Using rvest to extract data from html
The workhorse functions we are going to use are html_nodes
and html_node
from the rvest
library. html_node
always extracts exactly one element. In this instance we want to extract all elements that are of result.row
class
raw_query <- xml2::read_html(query_url)
raw_query
# {html_document}
# <html>
# [1] <head>\n<meta http-equiv="Content-Type" content="text/html; charset=UTF-8 ...
# [2] <body class="no-js show-curtain opaque search has-map">\n \n <ifram ...
## Select out the listing ads
raw_ads <- html_nodes(raw_query, "li.result-row")
raw_ads %>% head()
# {xml_nodeset (6)}
# [1] <li class="result-row" data-pid="7450216459">\n\n <a href="https:/ ...
# [2] <li class="result-row" data-pid="7450209549">\n\n <a href="https:/ ...
# [3] <li class="result-row" data-pid="7450142443">\n\n <a href="https:/ ...
# [4] <li class="result-row" data-pid="7450142437" data-repost-of="7436846787"> ...
# [5] <li class="result-row" data-pid="7450067338">\n\n <a href="https:/ ...
# [6] <li class="result-row" data-pid="7450064894">\n\n <a href="https:/ ...

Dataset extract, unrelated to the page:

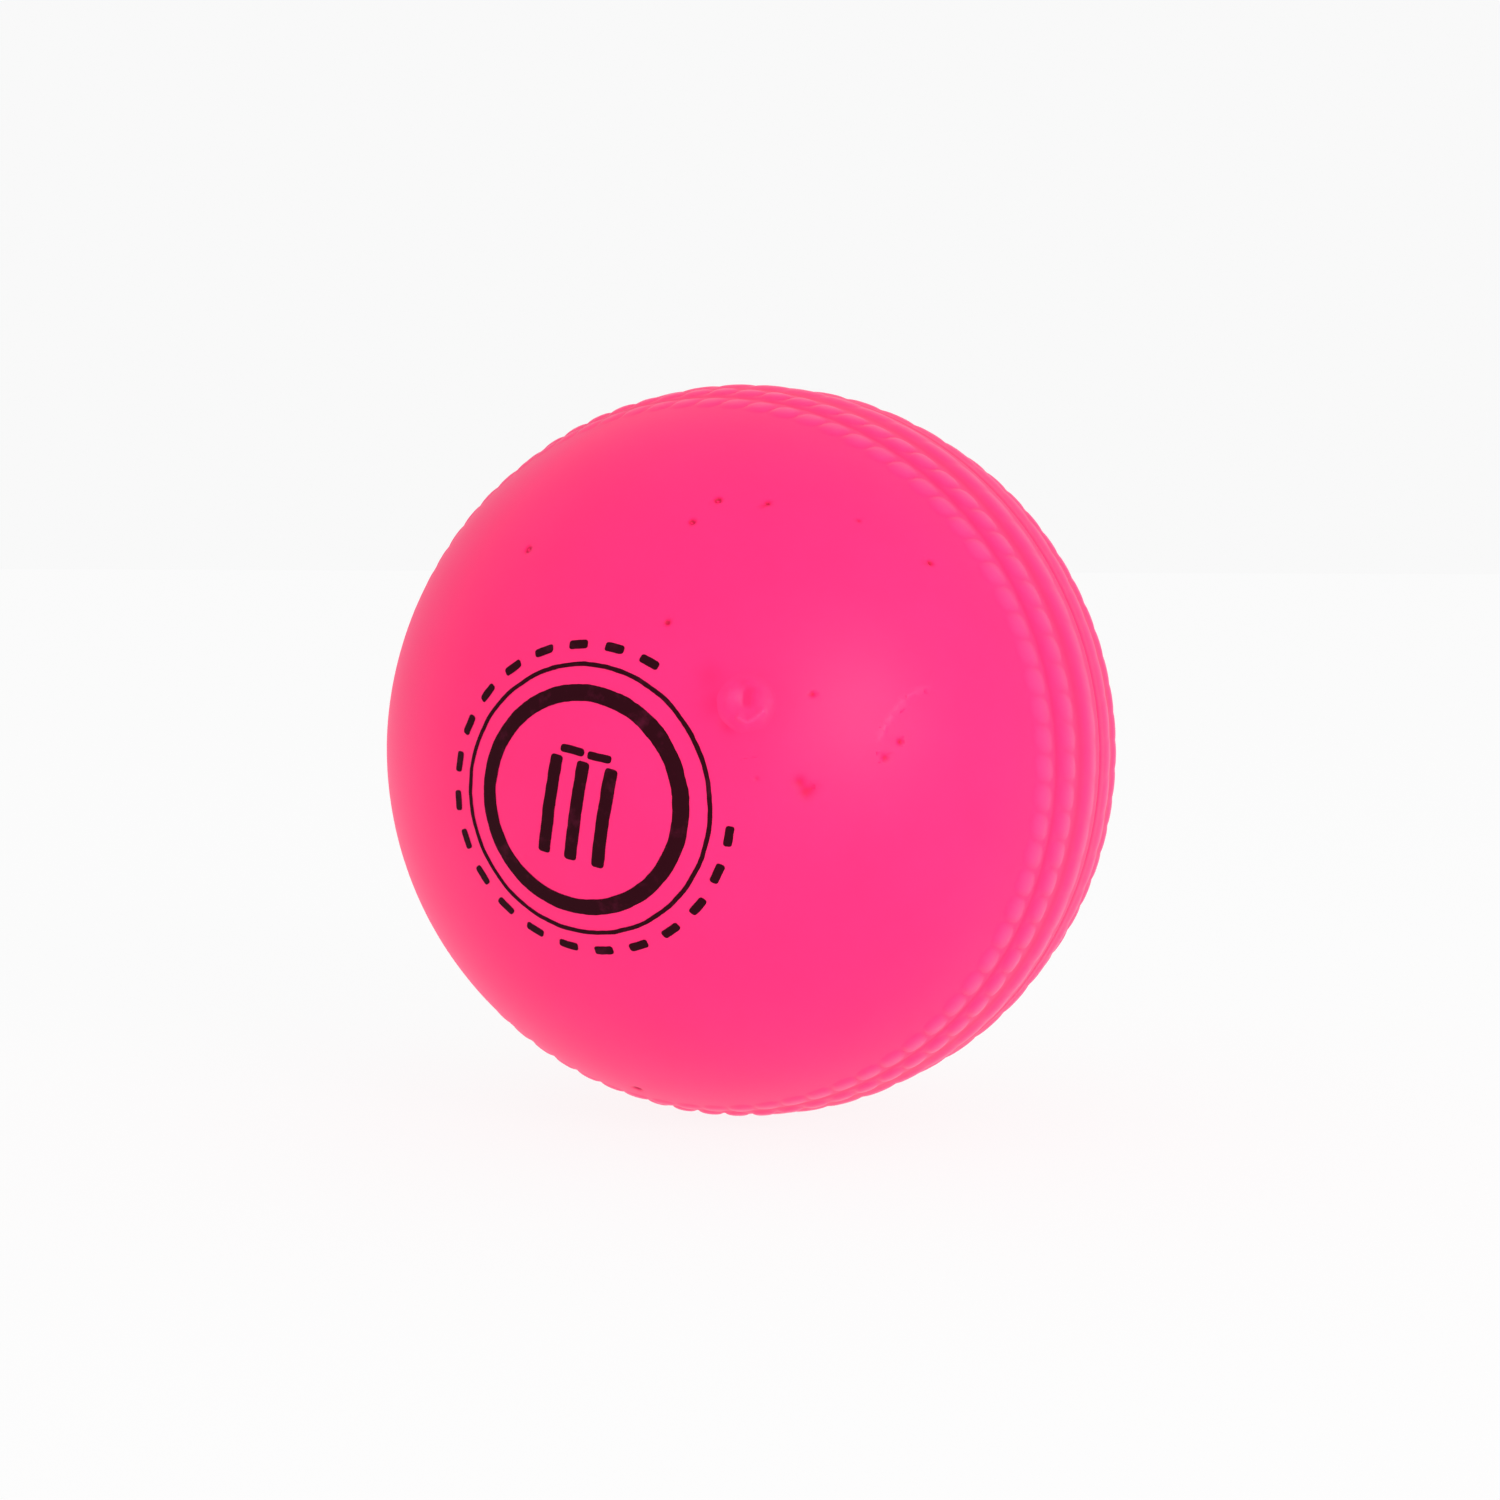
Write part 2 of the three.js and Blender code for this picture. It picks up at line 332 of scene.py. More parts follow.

In the following bit of code, I extract the entire list of attributes that are part of each result-row. In particular, I want to extact id, title, price, date and locale. Notice how each of them require some special manipulation to get into a right format.
ids <-
raw_ads %>%
html_attr('data-pid')
titles <-
raw_ads %>%
html_node("a.result-title") %>%
html_text()
prices <-
raw_ads %>%
html_node("span.result-price") %>%
html_text() %>%
str_replace_all("\\$|,+", "") %>% # This is a function that includes a regular expression to extract a special symbol $ and , and replace them with nothing.
as.numeric()
dates <-
raw_ads%>%
html_node('time') %>%
html_attr('datetime')
locales <-
raw_ads %>%
html_node(".result-hood") %>%
html_text()
Exercise
-
Notice the different functions
html_attr
andhtml_text
that are used in different situations. Can you explain which is used when? -
Examine when you need to use “.” within html_node and when you don’t. for e.g. why is
html_node('time')
vshtml_node(".result_hood")
used in different contexts? -
Create a vector of sq.ft and number of bedrooms for these ads. You can use
lapply
ormap
. -
Since the tutorial has been created
html_node
is superseded byhtml_element
. Rewrite the code to account for these changes. -
Use selectorgadget Chrome extension or bookmarklet to figure out which elements to extract more easily.
Extracting location attributes
Location of the apartments/houses are little bit more tricky because they are not embedded in the results page, but in each individual ad. To access them we need to access individual urls for the ads and then extract the location attributes.
To do this we use the map_*
function in purrr
package. The function is effectively like a for loop. So the following code for each of the element of urls use the function(x) and then combine them into a table using row binding.
urls <-
raw_ads %>%
html_node(".result-title") %>%
html_attr("href")
latlongs <-
map_dfr(urls, function(x){
xml2::read_html(x) %>%
html_node("#map") %>%
html_attrs() %>%
t() %>%
as_tibble() %>%
select_at(vars(starts_with("data-"))) %>%
mutate_all(as.numeric)
}
)
latlongs
# # A tibble: 120 × 3
# `data-latitude` `data-longitude` `data-accuracy`
# <dbl> <dbl> <dbl>
# 1 42.4 -71.1 10
# 2 42.3 -71.0 20
# 3 42.3 -71.1 15
# 4 42.2 -71.0 22
# 5 42.2 -71.0 10
# 6 42.2 -71.0 10
# 7 42.3 -71.2 10
# 8 42.3 -71.1 10
# 9 42.3 -71.0 22
# 10 42.3 -71.1 10
# # … with 110 more rows
Exercise
- It is useful to go through each step of the function and see why they result in the lat longs finally.
Now we are ready to combine them all into one table and visualise the results.
craigslist_table <- cbind(ids, titles, dates, locales, urls, latlongs, prices)
m1 <-
leaflet(craigslist_table) %>%
addProviderTiles(providers$Stamen.TonerLines, group = "Basemap") %>%
addProviderTiles(providers$Stamen.TonerLite, group = "Basemap") %>%
addCircles(lat = ~`data-latitude`, lng = ~`data-longitude`, label = paste(craigslist_table$ids, craigslist_table$locales, craigslist_table$prices, sep=",")
)
library(widgetframe)
frameWidget(m1)
Exercise
-
If you remove all the filters from the url, there are more than 120 results. Craigslist only displays 120 results per page. Figure out how to loop through various pages to extract all the results. The more quickly you ping the server with your queries, you will run afoul of rate limits and may raise some eyebrows in San Francisco. Use
Sys.sleep
to slow down the query rate. -
Repeat this for few other metropolitan areas, such as Los Angeles and Raleigh.
Cautions & Conclusions
Scraping the web to create a structured dataset is as much an art as it is a technical exercise. It is about figuring out the right combinations of searches and manipulations that will get you right result. And because there are no documentation and manuals, it is imperative to experiment with it and fail. And you will fail often. The webpages change their structure over time and the code that might work one week may not work the next. The webpages themselves are dynamic and therefore the dataset that you generate may not be replicable. All these should be taken into account when you are scraping the web for data and conducting your analyses.